Kein Sportwettkampf zieht sich so lange hin wie der Weltmeisterschaftskampf um die Schachkrone. Das soll in Zukunft anders werden. Statt des ehrwürdigen Dauer- und Zweierduells zwischen Herausforderer und Thronhalter ist geplant, im Sinne der Fastfood- Mentalität K.o.-Turniere einzuführen. Wer verliert, fällt vom Karussel herunter, und wer zuletzt noch allein im Ring steht, darf sich die Krone aufsetzen. Zeitgemäß ist diese Korrumpierung auf jeden Fall, erhofft man sich doch dadurch, das Schach medienwirksamer an den Mann bringen zu können. Sicherlich, der Marterweg beim 179tägigen WM-Kampf 1984/85 zwischen Anatoli Karpow und Garry Kasparow, der noch nicht einmal zu Ende geführt, sondern durch den FIDE-Präsidenten Campomanes abgebrochen worden war, spottete jeder Tradition. Schuld daran war aber nicht die Form des Wettkampfs, sondern lediglich die damals neu erlassene Bestimmung der unbeschränkten Zahl an Partien. Da sich Karpow und Kasparow seinerzeit in schier endlosen Remisgeplänkeln aufrieben, geriet sogleich die ganze Wettkampfidee in Verruf. José Capablanca und Alexander Aljechin hatten 1927 "nur" 74 Tage benötigt, um unter sich den Sieger und Weltmeister zu ermitteln. Grundsätzlich ist gegen eine Reform kein Einwand zu erheben, aber wenn mit dem Bade auch das Kind ausgeschüttet wird, beginnt man sich doch allen Ernstes zu fragen, ob es zulässig und tragbar sein kann, wenn Mediengewalt und Profitinteressen einzelner Gruppen dem Schachspiel einen widersinnigen Stempel aufdrücken. Zurück zum längsten WM-Kampf in der Schachgeschichte und damit zum heutigen Rätsel der Sphinx. Anatoli Karpow hatte an diesem 1. Oktober keinen guten Tag. Alles ging schief vom Aufstehen bis zum Vorbereitungstermin mit seinen Sekundanten. Als er in der Partie zuletzt 1...Tc8-d8? zog, war ihm der Tag gänzlich vermiest worden. Warum, Wanderer?
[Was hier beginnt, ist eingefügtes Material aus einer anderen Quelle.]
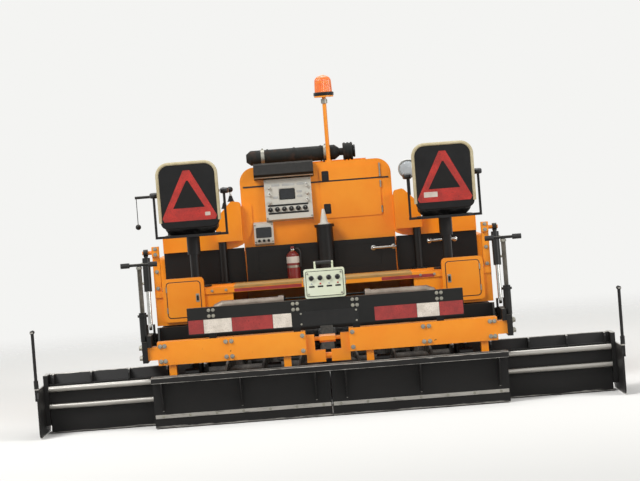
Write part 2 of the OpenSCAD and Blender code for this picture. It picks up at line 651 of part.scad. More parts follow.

SCHACH-SPHINX/05754: Korrumpierte Zeit (SB)

Kasparow - Karpow
11.WM-Partie 1984/85

Auflösung des letzten Sphinx-Rätsels:
Alexander Aljechin hatte keine Mühe, die kleine Gewinnkombination, die mit 1.Tf7xg7! Tf8xf6 2.Kf4-e5 eingeleitet wurde, zu finden. Natürlich gab Meister Yates nach kurzem Überlegen auf. Er benötigte nicht hundert Jahre, um zu erkennen, daß er nach 2...Tf6-f8 3.Tg7-h7+ Kh8-g8 4.Tc7-g7# mattgegangen wäre.